Il sistema di allevamento, qui, è sinonimo di sfida, di tenacia e di sacrificio continuo. Dopo le eruzioni che distrussero Lanzarote per sei anni di seguito modificandone la conformazione e l’assetto economico e sociale, i contadini si ingegnarono per rimodellare il paesaggio facendolo ritornare nuovamente produttivo questa volta con la vite (Lanzarote prima di quella data era conosciuta come “El granero”). Le rese medie per ettaro, sebbene sia difficile crederlo, sono di 100 – 150 quintali con una densità di 400 – 500 piante. Lanzarote in tutto produce 20mila quintali di uva e il prezzo medio riconosciuto ad un chilo di uva è di 1,5 euro. La vite è coltivata in conche profonde (sistema diffuso a La Geria e per il quale è stato l'unico sito della Spagna candidato alla terza edizione del Premio Biennale del Paesaggio del Consiglio d’Europa) ricoperte di cenere vulcanica che trattiene l’umidità del terreno impedendone l’evaporazione, nutre la pianta e la protegge dall’attacco delle malattie. Ma vi sono anche altri sistemi di allevamento e di architettura del paesaggio che proteggono le viti dal vento (en chaboco, en parral, en bancales). Una curiosità: anticamente per coltivare queste vigne speciali si usavano i cammelli. Nel ‘700 su 5000 abitanti si contavano a Lanzarote 1700 cammelli, nel 1940 il numero salì addirittura a 3mila.

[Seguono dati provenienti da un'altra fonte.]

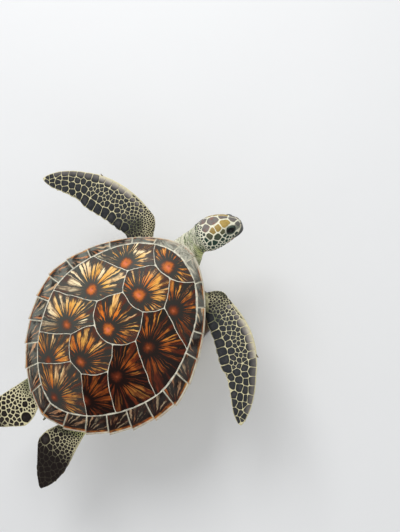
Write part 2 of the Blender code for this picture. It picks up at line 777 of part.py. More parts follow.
def claw(name, base, aim, finish, group, neighbour, cutters):
    """A small tapering claw, its root cut to the fin it grows from."""
    aim.normalize()
    side = aim.cross(Vector((0, 0, 1))).normalized()
    up = side.cross(aim)
    rings = []
    for share, size in ((0.0, 1.0), (0.4, 0.85), (0.75, 0.5), (1.0, 0.12)):
        centre = base + aim * CLAW_LENGTH * share
        ring = []
        for k in range(8):
            turn = math.pi * k / 4
            out = side * math.cos(turn) + up * math.sin(turn)
            ring.append(world(centre + out * CLAW_RADIUS * size))
        rings.append(ring)
    obj = loft(name, rings, finish, group)
    return boolean(obj, grown(neighbour, cutters), "DIFFERENCE")


def build_front_flipper(side, skin, horn, neighbours, group, cutters):
    rings = front_flipper_rings(side)
    wrist = BLADE_ROOT_RING
    arm = loft(f"front_arm_{side}", rings[: wrist + 1], skin, group)
    outward = (rings[-1][0] - rings[wrist][0]).normalized() * GAP
    root = [point + outward for point in rings[wrist]]
    blade = loft(f"front_flipper_{side}", [root] + rings[wrist + 1 :], skin, group)
    for other in neighbours:
        boolean(arm, other, "DIFFERENCE")
    point, aim = front_claw_place(side)
    claw(f"front_claw_{side}", point, aim, horn, group, blade, cutters)


def build_hind_flipper(side, skin, horn, neighbours, group, cutters):
    sign = 1 if side == "left" else -1
    rings = []
    for (xo, yo), (xi, yi), height, thickness in HIND_OUTLINE:
        lead, trail = (sign * xo, yo, height), (sign * xi, yi, height)
        rings.append(fin_ring(lead, trail, thickness))
    fin = loft(f"hind_flipper_{side}", rings, skin, group)
    for other in neighbours:
        boolean(fin, other, "DIFFERENCE")
    x, y, z = HIND_CLAW
    point = Vector((sign * x, y, z))
    claw(f"hind_claw_{side}", point, Vector((sign * 0.5, 0.87, 0)), horn, group, fin, cutters)


def build_tail(skin, neighbours, group):
    root, tip = Vector(TAIL_ROOT), Vector(TAIL_TIP)
    rings = []
    for k in range(5):
        part = k / 4
        radius = TAIL_ROOT_RADIUS * (1 - part) ** 1.2 + TAIL_TIP_RADIUS * part**0.5
        centre = root.lerp(tip, part)
        ring = []
        for side in range(12):
            turn = math.pi * side / 6
            ring.append(world(centre + Vector((math.cos(turn), 0, math.sin(turn) * 0.85)) * radius))
        rings.append(ring)
    tail = loft("tail", rings, skin, group)
    for other in neighbours:
        boolean(tail, other, "DIFFERENCE")


# ---- Stand ----
def build_base(group):
    finish = material("stand_base", (0.05, 0.05, 0.055), 0.5)
    work = bmesh.new()
    bmesh.ops.create_cube(work, size=1)
    for vertex in work.verts:
        vertex.co.x *= BASE_WIDTH
        vertex.co.y *= BASE_LENGTH
        vertex.co.z = (vertex.co.z + 0.5) * BASE_THICKNESS
    upright = [e for e in work.edges if abs(e.verts[0].co.z - e.verts[1].co.z) > BASE_THICKNESS / 2]
    bmesh.ops.bevel(work, geom=upright, offset=BASE_CORNER, segments=6, affect="EDGES", profile=0.5)
    mesh = bpy.data.meshes.new("stand_base")
    work.to_mesh(mesh)
    work.free()
    obj = bpy.data.objects.new("stand_base", mesh)
    obj.data.materials.append(finish)
    group.objects.link(obj)
    edge = obj.modifiers.new("edge", "BEVEL")
    edge.width = BASE_EDGE
    edge.segments = 2
    edge.limit_method = "ANGLE"
    edge.angle_limit = math.radians(60)
    return obj


def build_rod(name, y, group):
    """A turned rod with a round foot on the base and a round pad under the belly."""
    low = BASE_THICKNESS + GAP
    under = world((0, y / CARAPACE_LENGTH, belly(0, y / CARAPACE_LENGTH))).z
    high = under - ROD_TOP_GAP
    profile = [
        (0, high),
        (ROD_PAD_RADIUS, high),
        (ROD_PAD_RADIUS, high - ROD_FLANGE),
        (ROD_RADIUS, high - ROD_FLANGE * 2),
        (ROD_RADIUS, low + ROD_FLANGE * 2),
        (ROD_FOOT_RADIUS, low + ROD_FLANGE),
        (ROD_FOOT_RADIUS, low),
        (0, low),
    ]
    mesh = bpy.data.meshes.new(name)
    mesh.from_pydata([(r, 0, z) for r, z in profile], [(k, k + 1) for k in range(7)], [])
    obj = bpy.data.objects.new(name, mesh)
    obj.location.y = y
    obj.data.materials.append(material("stand_rod", (0.55, 0.55, 0.57), 0.3, 1.0))
    group.objects.link(obj)
    turn = obj.modifiers.new("turn", "SCREW")
    turn.steps = turn.render_steps = 16
    turn.use_merge_vertices = True
    turn.merge_threshold = 0.00001
    return obj


def main():
    clear_scene()
    group = collection("green_sea_turtle")
    cutters = collection("cutters")
    cutters.hide_render = True
    skin = material("skin", (0.20, 0.20, 0.14), 0.45)
    horn = material("claw", (0.16, 0.13, 0.09), 0.35)
    build_carapace(group)
    plastron = build_plastron(group)
    trunk = build_trunk(skin, group)
    neighbours = [grown(trunk, cutters), grown(plastron, cutters)]
    build_head(skin, group, cutters)
    neck = build_neck(skin, group)
    for other in neighbours:
        boolean(neck, other, "DIFFERENCE")
    for side in ("left", "right"):
        build_front_flipper(side, skin, horn, neighbours, group, cutters)
        build_hind_flipper(side, skin, horn, neighbours, group, cutters)
    build_tail(skin, neighbours, group)
    build_base(group)
    build_rod("stand_rod_front", -ROD_SPACING / 2, group)
    build_rod("stand_rod_rear", ROD_SPACING / 2, group)


main()
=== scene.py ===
"""The finish of a life-size green sea turtle on a display stand: shell, skin, scales, eyes, stand and studio.

Each piece is made by an operator of its own, in metres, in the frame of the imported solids. The head faces -Y,
the turtle's left side is +X, and the origin is the centre of the stand base's underside.
"""

import math
import random

import bmesh
import bpy
import numpy as np
from bpy.props import FloatProperty, FloatVectorProperty, IntProperty, PointerProperty
from mathutils import Matrix, Vector, noise
from mathutils.bvhtree import BVHTree

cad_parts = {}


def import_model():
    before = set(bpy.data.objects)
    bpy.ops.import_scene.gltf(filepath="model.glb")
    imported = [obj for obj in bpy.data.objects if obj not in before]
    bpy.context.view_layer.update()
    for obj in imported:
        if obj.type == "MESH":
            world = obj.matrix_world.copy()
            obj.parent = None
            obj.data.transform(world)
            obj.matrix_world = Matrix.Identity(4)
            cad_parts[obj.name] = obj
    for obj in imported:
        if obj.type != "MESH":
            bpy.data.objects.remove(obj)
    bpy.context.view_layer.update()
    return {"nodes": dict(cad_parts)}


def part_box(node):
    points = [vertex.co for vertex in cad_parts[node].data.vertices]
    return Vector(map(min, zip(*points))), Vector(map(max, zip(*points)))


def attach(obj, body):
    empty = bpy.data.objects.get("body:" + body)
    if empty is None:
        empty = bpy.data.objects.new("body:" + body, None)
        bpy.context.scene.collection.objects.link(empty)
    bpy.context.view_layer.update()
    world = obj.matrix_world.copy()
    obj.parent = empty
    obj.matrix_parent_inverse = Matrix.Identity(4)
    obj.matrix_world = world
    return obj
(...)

Abbiamo degustato il Malvasia Seco Collección D.O. Lanzarote 2012. La varietà è la Malvasia Volcànica, colonna portante dell’identità enologica dell’arcipelago, ma che a Lanzarote ha trovato la sua culla. Vi arriva dopo la seconda metà dell’’800 dopo che un attacco violento di oidio devastò le piantagioni delle altre isole. Il vino si presenta alla vista con riflessi giallo-paglierino brillanti. Salmastro al naso con note di iodio e minerali, che tornano anche in bocca, insieme a tinte lievi di frutta tropicale. È un vino salino che lascia piacevolissime sensazioni di agrumi. Acidità spiccata. Persistente. Grande bevibilità.